Mr President,
Human Rights Watch thanks the High Commissioner for this important report and calls on states to urgently implement its recommendations.
For decades, medical professionals and policymakers have ignored the voices of intersex people, consistently failing to respect their right to full, free, and informed consent before their bodies are irreversibly altered.
Some argue that early childhood surgeries reduce stigma and promote “normalcy,” or that they help children develop cisgender, heterosexual identities through bodies that appear more typical. But these claims lack scientific support. In fact, the widespread adoption of these procedures occurred without evidence of benefit—only to later reveal extensive harm. These surgeries often create the very stigma and dysphoria they aim to prevent, and can result in lifelong physical and psychological consequences, including scarring, loss of sensation, sexual dysfunction, incontinence, trauma, and sterilization.
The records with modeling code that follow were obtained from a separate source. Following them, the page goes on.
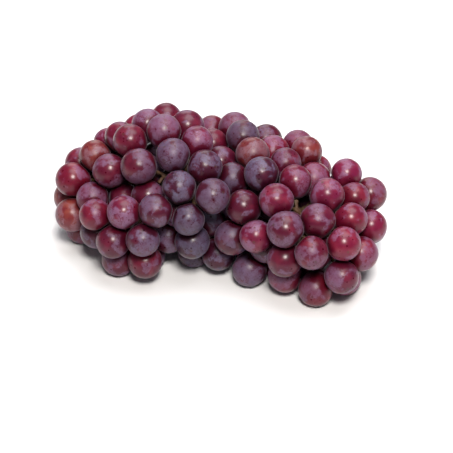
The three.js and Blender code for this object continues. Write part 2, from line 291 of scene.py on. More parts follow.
@dataclass
class Ripening:
    """Says how ripe a berry is from where it grows in the bunch.

    Attributes:
        middle: middle of the heap, in metres.
        reach: half the heap's length, depth and height, in metres.
        amber_share: how many berries anywhere stay amber.
        whim: how far a berry strays from its neighbours' tone.
        seed: where the random numbers start.
        rng: the random numbers.
    """

    middle: Array
    reach: Array
    amber_share: float = 0.012
    whim: float = 0.45
    seed: int = 725
    rng: np.random.Generator = field(init=False)

    def __post_init__(self) -> None:
        """Starts the random numbers."""
        self.rng = np.random.default_rng(self.seed)

    def odds(self, centre: Array) -> dict[Ripeness, float]:
        """Weighs each tone: inky amid, rosy on top, crimson right, blushing behind, amber far left.

        Args:
            centre: the berry's middle.

        Returns:
            A weight for each tone.
        """
        x, y, z = (centre - self.middle) / self.reach
        inner = math.exp(-((x / 0.45) ** 2)) * (1.0 - 0.6 * max(0.0, y)) * (1.0 - 0.5 * max(0.0, z))
        late = self.rng.random() < self.amber_share + 1.2 * max(0.0, -x - 0.66)
        return {
            Ripeness.CRIMSON: 0.50 + 0.55 * max(0.0, x) + 0.50 * max(0.0, y) + 0.35 * max(0.0, -x - 0.3),
            Ripeness.ROSE: 0.35 + 0.60 * max(0.0, z) + 0.35 * max(0.0, x),
            Ripeness.PLUM: 0.70,
            Ripeness.INK: 0.08 + 1.70 * inner,
            Ripeness.BLUSH: 0.10 + 1.5 * max(0.0, y - 0.15) * max(0.0, 0.5 + 0.5 * z),
            Ripeness.AMBER: 5.0 if late else 0.05,
        }

    def tone(self, centre: Array) -> SkinTone:
        """Works out a berry's tone.

        Each named tone counts by the square of its odds times the exponential of a random number.

        Args:
            centre: the berry's middle.

        Returns:
            The tones' weighted mean, lighter or darker from berry to berry.
        """
        odds = self.odds(centre)
        weights = (np.array(list(odds.values())) * np.exp(self.rng.normal(0.0, self.whim, len(odds)))) ** 2
        weights /= weights.sum()
        depth = self.rng.uniform(0.8, 1.2)

        def mean(name: str) -> Array:
            """Averages one property of all tones."""
            return weights @ np.array([getattr(tone.value, name) for tone in odds])

        cover = float(np.clip(mean("cover") + self.rng.normal(0.0, 0.09), 0.2, 0.95))
        skin, glow, wax = (tuple(mean(name) * depth) for name in ("skin", "glow", "wax"))
        return SkinTone(skin, glow, wax, cover)


# ---------------------------------------------------------------- the berries' shape


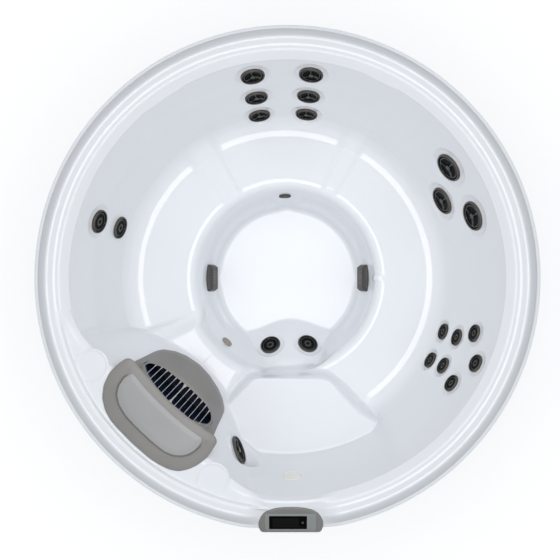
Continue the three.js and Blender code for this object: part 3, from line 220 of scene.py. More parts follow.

A human rights framework is essential to ending these practices. International human rights bodies, including UN treaty bodies, have repeatedly found that these interventions violate fundamental rights.
We welcome recent progress in banning or regulating such surgeries, including in Greece, Malta, Spain, and parts of India and Australia. We are also encouraged by the growing number of medical associations worldwide that now oppose non-consensual surgeries aimed at "normalizing" children’s bodies.
All people, including those with intersex traits, deserve the right to bodily autonomy and dignity. This starts with allowing children to grow up in their own healthy, if different, bodies—without being subjected to harmful, irreversible interventions.